Писатель участвовал также в написании «Очерков тувинской литературы», которые вышли в 1964 году. Переложил в литературные произведения сказки «Чижик» и «Хайындырынмай Багай-оол», эпос «Танаа-Херел», которые опубликованы в 1985и 1986 годах.
Многолетний труд Кенин-Лопсана – ученого, свидетельствует о том, что все стороны его научной деятельности непосредственно были продиктованы духовными потребностями народа. Он больше ученый – практик, сформированный в гуще народной жизни. Собранные им тексты и первично описанные им научные факты, безусловно, со временем будут осмыслены еще шире и глубже.
Без преувеличения можно сказать, что научный подвиг ученого Кенин-Лопсана, кустаря – одиночки равен труду целых микроинститутов. Если одним словом попытаться охарактеризовать многогранное творчество Кенин-Лопсана, т.е. определить его кредо, то я бы сказала так: Кенин-Лопсан – это писатель и ученый, художественно и научно воссоздавший и сохранивший традиционное мировоззрение тувинского народа. Кажущееся на первый взгляд разноликим творчество писателя и ученого в действительности органически переплетено в один узел и служит одной цели – воссозданию системы традиционного мировоззрения тувинцев.

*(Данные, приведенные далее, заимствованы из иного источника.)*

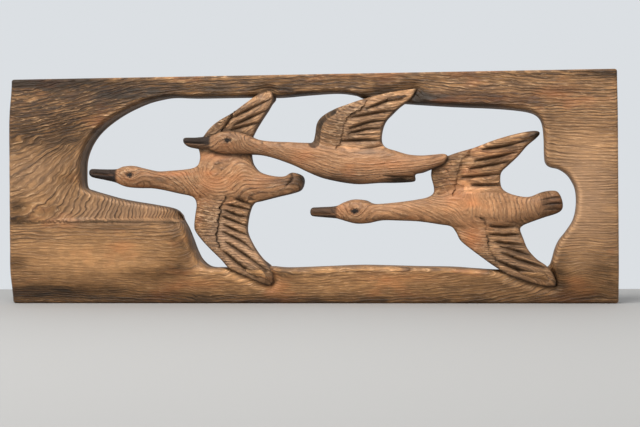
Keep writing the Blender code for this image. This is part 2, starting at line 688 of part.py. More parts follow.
def back_mesh(rim, rim_edges, drawing):
    """The back's own triangles, over the same rim points."""
    low, high = drawing.board.min(0), drawing.board.max(0)
    fine = grid_points((low, high), BACK_BIRD_GRID)
    sheet_z = sheet_height(fine)
    free = (sheet_z > RAIL_BOTTOM) & (sheet_z < RAIL_TOP)
    fine = fine[is_solid(fine, drawing) & ~in_frame(fine, drawing) & free]
    coarse = grid_points((low, high), BACK_GRID)
    coarse = coarse[is_solid(coarse, drawing)]
    row = [offset_points(bird["outline"], BIRD_BACK_ROUND / 2) for bird in drawing.birds]
    row = np.vstack(row)[::2]
    row = row[is_solid(row, drawing) & ~in_frame(row, drawing)]
    crossing = spread(drawing.opening, True, BACK_RIM_STEP)
    crossing = crossing[is_solid(crossing, drawing)]
    loose = np.vstack([row, fine, coarse])
    loose = clear_of(loose, [(drawing.opening, True)], BACK_GAP)
    starts, ends = rim[rim_edges[:, 0]], rim[rim_edges[:, 1]]
    nearest = np.array([point_gap(point, starts, ends) for point in loose])
    loose = apart(loose[nearest > BACK_GAP], BACK_CLOSEST)
    near = np.array([point_gap(point, starts, ends) for point in crossing])
    loose = np.vstack([crossing[near > BACK_RIM_GAP], loose])
    vectors = [Vector((float(x), float(z))) for x, z in np.vstack([rim, loose])]
    made = geometry.delaunay_2d_cdt(vectors, [tuple(map(int, e)) for e in rim_edges], [], 0, 1e-7)
    plan = np.array([tuple(v) for v in made[0]])
    source = [orig[0] if orig else -1 for orig in made[3]]
    return plan, solid_triangles(plan, np.array(made[2]), drawing), source


def point_gap(point, starts, ends):
    """A point's distance to the nearest of many straight pieces."""
    along = ends - starts
    share = ((point - starts) * along).sum(1) / np.maximum((along ** 2).sum(1), 1e-18)
    gap = point - starts - np.clip(share, 0, 1)[:, None] * along
    return np.hypot(gap[:, 0], gap[:, 1]).min()


def make_panel(drawing):
    """The carved board as one closed mesh."""
    lines = front_lines(drawing)
    plan, triangles = triangulate(lines, front_points(drawing, lines))
    triangles = solid_triangles(plan, triangles, drawing)
    used = np.unique(triangles)
    renumber = {old: new for new, old in enumerate(used)}
    plan = plan[used]
    triangles = np.array([[renumber[i] for i in row] for row in triangles])
    heights = front_height(plan, drawing)
    pairs = edge_loop_pairs(triangles)
    rim_ids = sorted({i for pair in pairs for i in pair})
    place_in_rim = {i: n for n, i in enumerate(rim_ids)}
    rim_edges = np.array([[place_in_rim[a], place_in_rim[b]] for a, b in pairs])
    back_plan, back_triangles, source = back_mesh(plan[rim_ids], rim_edges, drawing)
    back_heights = back_height(back_plan, drawing)

    shape = bmesh.new()
    front = [shape.verts.new((x, -h, z)) for (x, z), h in zip(plan, heights)]
    back = {}
    rim_back = {}
    for index in np.unique(back_triangles):
        x, z = back_plan[index]
        back[index] = shape.verts.new((x, -back_heights[index], z))
        if 0 <= source[index] < len(rim_ids):
            rim_back[rim_ids[source[index]]] = back[index]
    for a, b, c in triangles:
        shape.faces.new((front[a], front[b], front[c]))
    for a, b, c in back_triangles:
        shape.faces.new((back[c], back[b], back[a]))
    for a, b in pairs:
        shape.faces.new((front[b], front[a], rim_back[a]))
        shape.faces.new((front[b], rim_back[a], rim_back[b]))
    bmesh.ops.recalc_face_normals(shape, faces=shape.faces)
    mesh = bpy.data.meshes.new("carved_panel")
    shape.to_mesh(mesh)
    shape.free()
    return mesh


def wood():
    """Oiled brown pine."""
    material = bpy.data.materials.new("stained_pine")
    material.use_nodes = True
    shader = material.node_tree.nodes["Principled BSDF"]
    shader.inputs["Base Color"].default_value = WOOD_COLOUR
    shader.inputs["Roughness"].default_value = WOOD_ROUGHNESS
    shader.inputs["Metallic"].default_value = 0.0
    return material


def main():
    for old in list(bpy.data.objects):
        bpy.data.objects.remove(old)
    mesh = make_panel(Drawing())
    mesh.materials.append(wood())
    panel = bpy.data.objects.new("carved_panel", mesh)
    bpy.context.scene.collection.objects.link(panel)


main()
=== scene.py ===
"""The look of an openwork wood relief: three long-necked birds carved from one stained pine board.

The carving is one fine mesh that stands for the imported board. Its outlines are drawn on a sheet in
millimetres, X from the board's left end and Z from its lower edge, as in the part's own source.
"""
import math

import bmesh
import bpy
import numpy as np
from mathutils import Matrix, Vector, geometry, noise


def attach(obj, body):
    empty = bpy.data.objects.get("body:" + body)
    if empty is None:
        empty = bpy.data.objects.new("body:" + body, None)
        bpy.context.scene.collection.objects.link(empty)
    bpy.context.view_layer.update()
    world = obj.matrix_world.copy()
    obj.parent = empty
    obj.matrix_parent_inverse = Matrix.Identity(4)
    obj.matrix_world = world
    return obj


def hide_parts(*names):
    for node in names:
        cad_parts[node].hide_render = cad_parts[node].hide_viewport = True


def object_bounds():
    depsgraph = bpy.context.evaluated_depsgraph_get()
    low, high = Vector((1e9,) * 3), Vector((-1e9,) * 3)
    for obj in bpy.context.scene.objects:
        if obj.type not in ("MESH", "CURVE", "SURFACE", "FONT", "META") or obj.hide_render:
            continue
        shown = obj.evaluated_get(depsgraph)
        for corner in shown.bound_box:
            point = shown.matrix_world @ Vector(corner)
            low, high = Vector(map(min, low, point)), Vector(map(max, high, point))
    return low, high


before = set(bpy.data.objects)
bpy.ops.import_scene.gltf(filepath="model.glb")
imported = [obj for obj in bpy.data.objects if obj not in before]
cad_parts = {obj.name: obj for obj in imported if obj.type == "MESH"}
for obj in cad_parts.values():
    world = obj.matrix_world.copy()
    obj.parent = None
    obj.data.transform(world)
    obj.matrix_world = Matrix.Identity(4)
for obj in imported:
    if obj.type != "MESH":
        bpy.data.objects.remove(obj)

CAD_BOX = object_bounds()

# The board, in metres
BOARD_LENGTH = 0.950
BOARD_HEIGHT = 0.356
BOARD_THICKNESS = 0.0498
CORNER_RADIUS = 0.004
END_ROUND_WIDTH = 0.004
END_ROUND_DROP = 0.003
TOP_SHOULDER_WIDTH = 0.075
TOP_SHOULDER_DROP = 0.014
BOTTOM_SHOULDER_WIDTH = 0.060
BOTTOM_SHOULDER_DROP = 0.015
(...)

Может быть, этим и объясняется отчасти относительная творческая свобода писателя и ученого от идеологической конъюнктуры разных времен. М.Б. Кенин-Лопсан, как писатель, фольклорист, этнограф-шамановед из сказительской и шаманской семьи, я думаю, действительно уникум в тувинской истории, да и не только в тувинской. Человек, сохранивший духовное наследие народа и запечатлевший его в вечном слове – это хранитель тех ценностей, которые невозможно, как материальные богатства, ни потерять и не уничтожить.